À Peshawar, les routes étaient coupées et des soldats montaient la garde aux principaux ronds-points. L'école était bouclée par l'armée, et un hélicoptère survolait les lieux.

Offensive militaire

Sur les réseaux sociaux, nombre de Pakistanais affichaient sur leur profil une photo d'un uniforme de l'APS, vert et blanc, avec une blessure par balle en forme de coquelicot et une légende: «certaines taches sont indélébiles».

Deux survivants du massacre ont participé à une cérémonie du souvenir au même moment à Birmingham en Angleterre, avec le prix Nobel de la Paix Malala Yousafzai, qui a elle aussi été la cible des talibans en 2012, après avoir milité pour l'éducation des filles.

«J'ai toujours des cauchemars», a raconté Ahmad Nawaz, un ancien élève d'APS âgé de 14 ans. «J'ai vu mon professeur brûlé vif», se souvient-il. «J'étais entouré des cadavres de mes amis.»

Les talibans avaient indiqué à l'époque avoir agi en représailles à une offensive militaire en cours dans les zones tribales, leur chef de file Umar Mansoor assurant que «si nos enfants et nos femmes périssent, alors vos enfants ne s'en sortiront pas indemnes».

Mais l'attaque, qui a déclenché une onde de choc au Pakistan pourtant déjà éprouvé par une décennie d'attentats, a poussé l'opinion publique à réclamer davantage de mesures contre l'extrémisme.

Les autorités ont intensifié leur offensive militaire contre les groupes extrémistes armés qui opéraient auparavant en toute impunité dans les zones tribales du nord-ouest pakistanais.

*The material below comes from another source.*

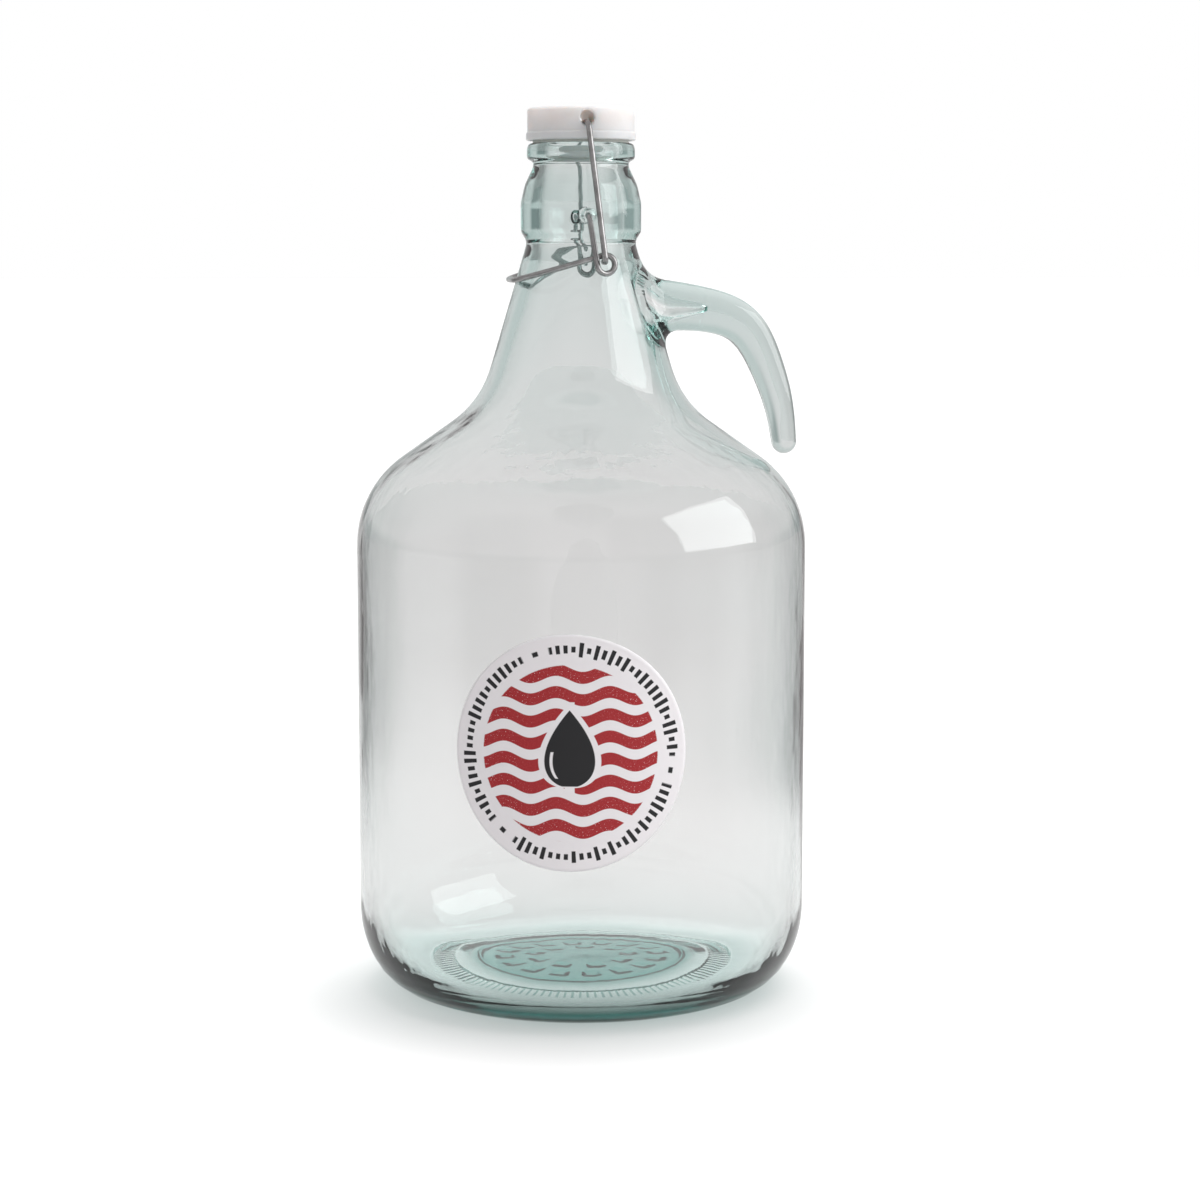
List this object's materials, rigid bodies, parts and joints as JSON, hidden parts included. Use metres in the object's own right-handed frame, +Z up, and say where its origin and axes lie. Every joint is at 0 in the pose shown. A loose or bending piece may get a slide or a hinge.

Cela a permis de réduire les attentats à leur plus bas niveau depuis 2007, l'année où les talibans pakistanais ont émergé -- mais à défaut de s'attaquer aux racines de la violence, le répit risque de ne pas durer, avertissent des critiques.

Quatre personnes ont été pendues dans leur prison en décembre, après avoir été condamnées à huis clos par l'armée pour leurs liens avec l'attaque de Peshawar -- au grand dam des parents, qui réclament des pendaisons publiques et des informations sur l'enquête.

Les proches des victimes souhaitent notamment une enquête judiciaire pour établir comment l'appareil sécuritaire pakistanais a pu manquer aussi cruellement à sa mission de protéger leurs enfants. Une douzaine de familles ont boycotté la cérémonie en signe de protestation.

Le premier ministre a déclaré le 16 décembre journée nationale pour l'éducation, assurant qu'il ne laisserait pas les extrémistes «éteindre la flamme du savoir».